Content Publisher will store all the information needed to present first_published_at, public_updated_at and change history to the Publishing API. In doing so Content Publisher will be considered the canonical source of this data. This data will be reflected by non user editable data of first_published_at on a Document model and published_at on an Edition model, which reflects the time that Content Publisher published the content. In addition to the existing change_note field on a MetadataRevision there will also be a change_history field that stores a JSON representation of all the previous change history entries for the content.

This change_history field will be used to store a collection of timestamps with notes. These will not include the fixed "First published." change note as this will automatically be appended to the start of a change history with a time based on either the first_published_at or backdating value. It also does not include the current change note of an edition because this does not become an aspect of change history until the content is published and the update type and publishing time are fixed. It was noted that having both change_note and change_history fields risks confusion for developers, however this seemed preferable to complicating the change_history field with data that is not yet historical.

Initially the only means to edit items in a change history will be via a rake task that developers can perform. This will provide a means to add, edit and delete items. Eventually we may choose to build a Web UI to edit this.

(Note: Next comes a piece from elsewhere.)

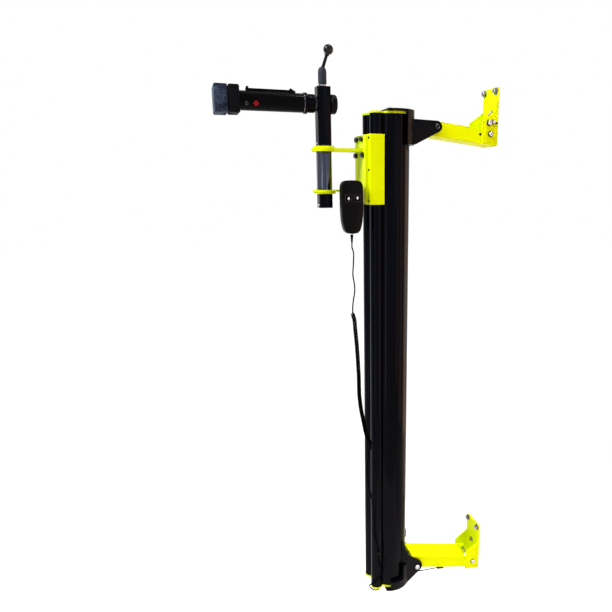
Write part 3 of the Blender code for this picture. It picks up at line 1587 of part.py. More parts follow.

We will expand the IntegrityChecker system used by Content Publisher to verify that the times and change history sent to the Publishing API match what is already stored for Whitehall content. This will ensure that these remain consistent through a migration.

The Publishing API had previously deprecated the change_history field in favour of using the change_note field. We will remove this deprecation to reflect that using the change_history field is still a valid approach that is in active use.